When to Start Worrying
General guidelines for runway comfort levels:
- 18+ months: Comfortable. Focus on growth.
- 12-18 months: Healthy. Keep an eye on it.
- 6-12 months: Start fundraising or cutting costs.
- Less than 6 months: Emergency mode. Act immediately.
Red Flags to Watch For
Your financial data is trying to tell you things. Here are the warning signs that something needs attention:
1. Consistently Missing Revenue Targets
One bad month happens. Three bad months in a row means something is wrong with your assumptions or execution. Investigate before it burns through your runway.
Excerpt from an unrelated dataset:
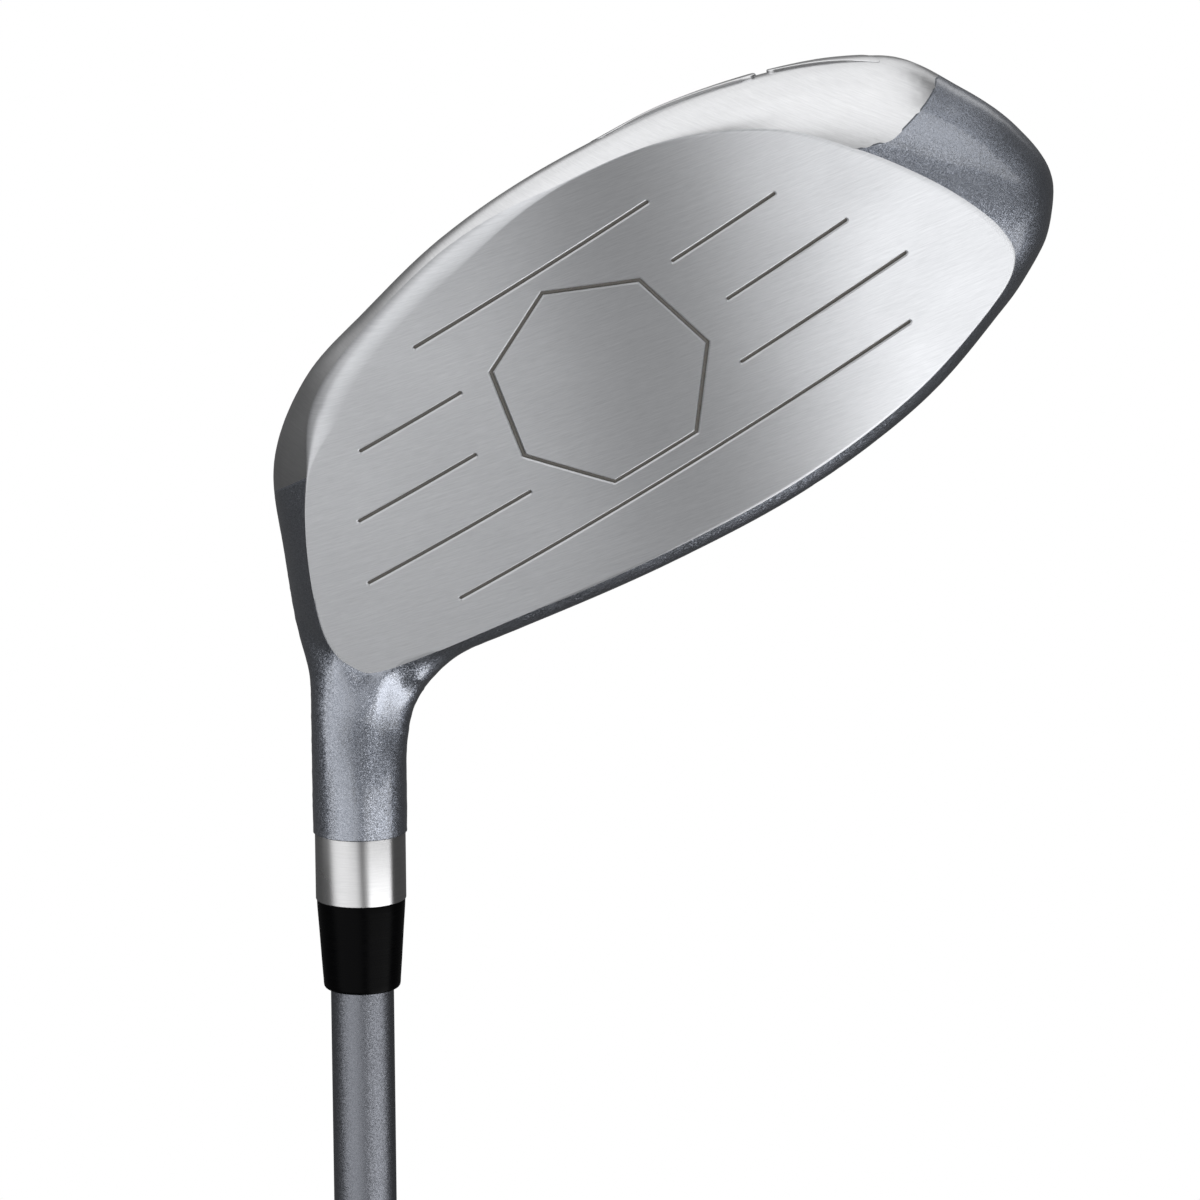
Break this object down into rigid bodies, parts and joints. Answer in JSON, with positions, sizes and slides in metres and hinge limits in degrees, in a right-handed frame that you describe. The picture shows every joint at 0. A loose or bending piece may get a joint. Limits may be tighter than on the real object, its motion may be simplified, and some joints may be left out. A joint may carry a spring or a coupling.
{
  "type": "hybrid golf club",
  "caption": "Right-handed metal-wood style hybrid golf club: hollow steel head with a scored face, painted hosel, black ferrule, tapered shaft and rubber grip.",
  "frame": {"origin": "centre of the mouth of the vent hole, at the butt end of the grip, on the shaft's axis", "axes": "+Z along the shaft from the grip to the head, +X towards the toe side, -Y the way the face looks"},
  "size_m": [0.1032, 0.071, 1.0455],
  "materials": {
    "head_paint": "satin metallic blue-grey with fine flake",
    "face_steel": "finely brushed",
    "sole_steel": "finely brushed",
    "band_steel": "turned and brushed",
    "ferrule_plastic": "glossy black",
    "shaft_paint": "satin silver-grey with fine flake",
    "grip_rubber": "textured matte",
    "cap_rubber": "smooth matte",
    "tape_paper": "plain",
    "epoxy": "cured resin",
    "plug_plastic": "plain",
    "hot_glue": "tacky",
    "weight_brass": "turned"
  },
  "bodies": {
    "root": {"head_body": "head_paint", "face_plate": "face_steel", "crown_plate": "head_paint", "sole_plate": "sole_steel", "hosel_plug": "plug_plastic", "rattle_glue": "hot_glue", "hosel_band": "band_steel", "ferrule": "ferrule_plastic", "shaft_epoxy": "epoxy", "tip_weight": "weight_brass", "shaft": "shaft_paint", "grip_tape": "tape_paper", "grip": "grip_rubber", "grip_cap": "cap_rubber"}
  },
  "joints": []
}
2. AR Aging Getting Longer
If customers are taking longer to pay, it strains your cash flow even if revenue looks healthy. Track your average collection period and follow up on overdue invoices aggressively.
3. Gross Margin Declining
If your gross margin is shrinking, you're essentially paying more to deliver your product or service. This is a fundamental business model issue that needs immediate attention.
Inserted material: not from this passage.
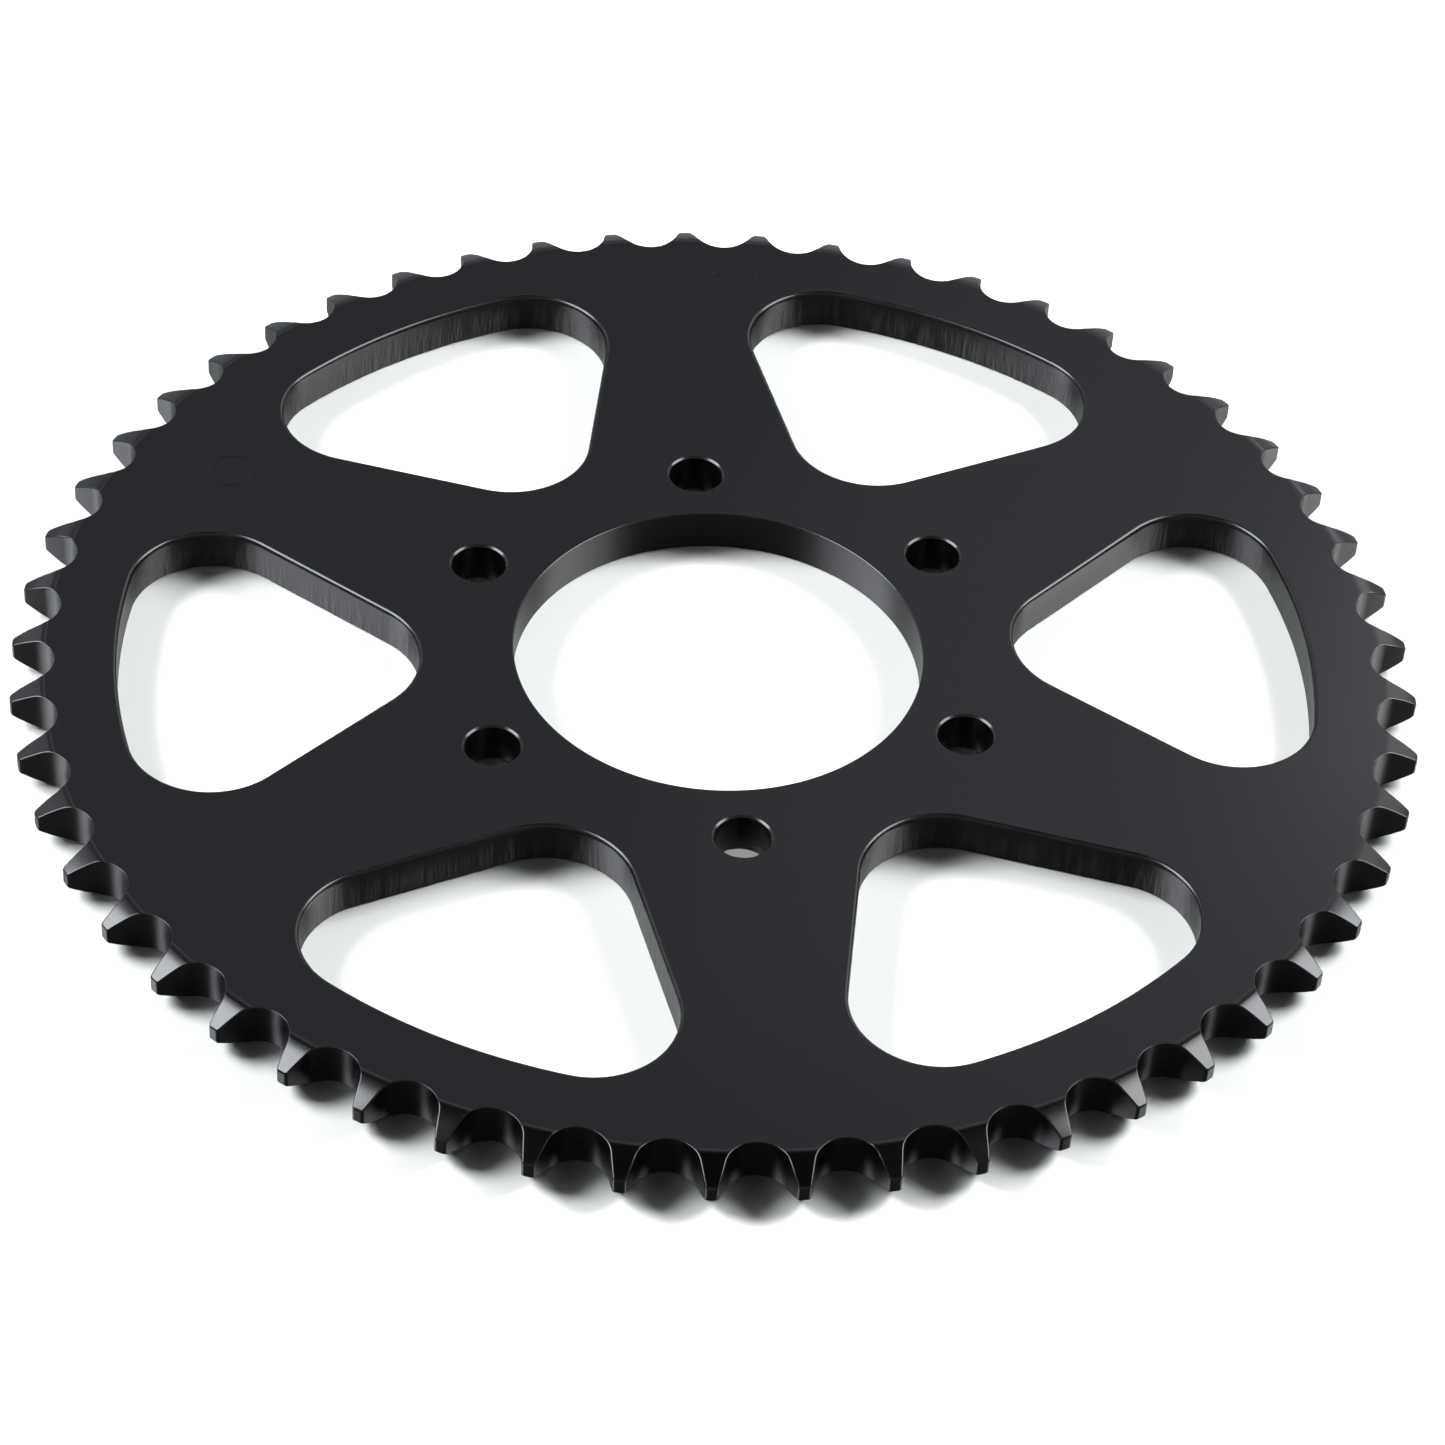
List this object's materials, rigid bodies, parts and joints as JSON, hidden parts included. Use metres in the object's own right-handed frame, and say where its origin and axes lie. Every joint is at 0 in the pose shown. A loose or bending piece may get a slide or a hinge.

4. Unexpected Expenses Appearing
If you're regularly surprised by expenses, your budgeting or categorization needs work. Good financial hygiene means no surprises.
Action Items
If you're starting from scratch, here's the priority order:
- This week: Open a dedicated business bank account if you don't have one.
- Next week: Set up accounting software and connect your bank feed.
- This month: Categorize all historical transactions and run your first monthly close.
- Ongoing: Complete monthly close by the 10th of each month.
- Quarterly: Review your runway and burn rate trends. Adjust forecasts.
The goal isn't perfection—it's consistency. Even basic financial hygiene, done consistently, puts you ahead of 80% of startups we encounter.
Remember: the best time to set up good financial systems was when you incorporated. The second best time is today.